Another most important branch of astronomy, that is receiving very great attention at present, is the mapping of the starry heavens; and herein photography will perhaps do its best work for the astronomer. The trial star map by the brothers Henry, of a portion of the Milky Way, which they felt unable to observe satisfactorily by the ordinary methods, is so near absolute perfection that it alone proves the immense superiority of the photographic method in the formation of star maps. Fortunately this subject, which is as vast as it is fundamental, is being taken up vigorously. The Henries are producing a special lens for the work; Mr. Grubb is constructing a special Cassgrain reflector for Mr. Roberts of Maghull; and the Admiralty have instructed Mr. Woods to make this part of his work at the Cape Observatory, under the able direction of Dr. Gill. Besides star maps, clusters, too, and special portions of the heavens are being photographed by the Rev. T.E. Espin, of West Kirby; and such pictures will be of the greatest value, not only in fixing the position at a given date, but also aiding in the determination of magnitude, color, variability, proper motion, and even of the orbits of double and multiple stars, and the possible discovery of new planets and telescopic comets.

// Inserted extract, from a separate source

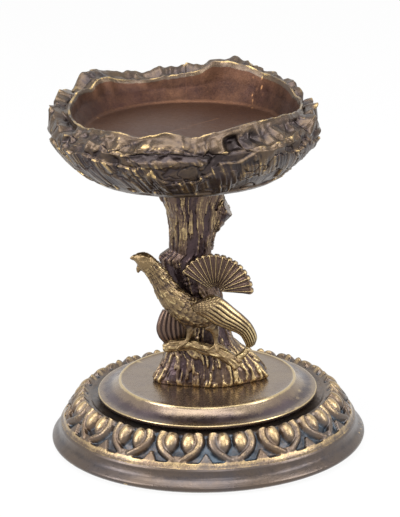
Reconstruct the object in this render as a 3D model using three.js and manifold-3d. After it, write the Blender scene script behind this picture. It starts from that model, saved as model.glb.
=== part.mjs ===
// Candlestick of cast and turned brass. A leaf-bordered foot carries a turned plate, a tree trunk with a
// displaying grouse on a low branch, and a bark-edged dish for a 50 mm pillar candle.
// Millimetres, +Z up. The foot stands on z = 0 with its centre at the origin. The bird is on the -Y side
// and looks toward -X.

import * as THREE from 'three';
import { mergeVertices } from 'three/addons/utils/BufferGeometryUtils.js';
import Module from 'manifold-3d';

const wasm = await Module();
wasm.setup();

// Fits
const seatGap = 0.3;
const boreGap = 0.3;

// Foot ring
const footRadius = 41.8;
const footFlangeHeight = 3.5;
const footBandRadius = 38.9;
const footBandHeight = 6.6;
const footWebTop = 12.3;
const footWebThickness = 3;
const footWall = 2.8;
const channelRadius = 30.6;
const footBossRadius = 8;
const footBossDrop = 2;
const footSegments = 48;

// Leaf and egg border on the foot
const borderRepeats = 16;
const borderTurn = 10;
const borderRecess = 0.9;
const eggWidth = 3.7;
const eggLength = 5.8;
const eggSpacing = 4.4;
const leafRidgeWidth = 1.4;
const leafRidgeSpread = 9.6;
const tabWidth = 3.4;
const dartWidth = 2;

// Turned plate
const plateRadius = 29.2;
const plateLipHeight = 1.9;
const plateThickness = 4.7;
const plateTopRadius = 23.4;
const plateFootRadius = 27.6;
const plateBead = 0.25;
const spigotRadius = 9.6;
const spigotDepth = 1.2;
const plateSegments = 48;

// Trunk and root mound
const trunkHeight = 63;
const trunkGirth = 1;
const barkRidges = 16;
const barkDepth = 0.5;
const rootWave = 0.3;
const stubRadius = 3.3;
const stubReach = 8.8;
const stubTilt = 25;

// Candle dish
const bowlRadius = 35.6;
const bowlHeight = 17;
const dishDepth = 5.6;
const dishFloorRadius = 25.4;
const dishMouthRadius = 29.8;
const dishFloorThickness = 3;
const bowlBottomRadius = 25.5;
const bowlBottomWall = 2.9;
const bowlUndersideRadius = 28;
const bowlBossRadius = 8.5;
const bowlShift = -4.2;
const bowlColumns = 54;

// Studs, nut, washer and dowels
const stemStudRadius = 3;
const stemStudGrip = 11;
const stemStudTail = 1.2;
const stemNutWidth = 10;
const stemNutHeight = 4.6;
const washerRadius = 6.5;
const washerThickness = 1;
const bowlStudRadius = 2.5;
const bowlStudGrip = 9;
const bowlStudReach = 3.4;
const dowelRadius = 0.8;
const perchDowelLength = 5;
const birdDowelRadius = 1;
const birdDowelLength = 6.5;

// Perch branch
const perchRadius = 1.55;
const twigRadius = 0.85;

// Bird
const birdWidth = 6.6;
const birdStandOff = 3;
const legRadius = 0.62;
const toeRadius = 0.5;
const fanRadius = 10;
const fanHubRadius = 1.3;
const fanThickness = 1.3;
const fanRibHeight = 0.3;
const fanFeathers = 15;
const fanFirstAngle = 155;
const fanLastAngle = -1;
const fanTurn = 15;
const wingThickness = 1.7;
const wingFeathers = 6;
const wingRibHeight = 0.3;
const farWingRibs = 6;
const tenonRadius = 0.8;
const tenonLength = 2.4;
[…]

Such are some of the many branches of astronomy that are receiving the most valuable aid at present from photography; but the very value of the gift that is bestowed should make exaggeration an impossibility. Photography can well afford to be generous, but it must first be just, in its estimate of the work that has still to be done in astronomy independently of its aid; and although the older science points with just pride to what is being done for her by her younger sister, still she must not forget that now, as in the future, she must depend largely for her progress, not only on the skill of the photographer and the mathematician, but also on the trained eye and ear and hand of her own indefatigable observers. - S.J. Perry, S.J., F.R.S., in Br. Jour. of Photography.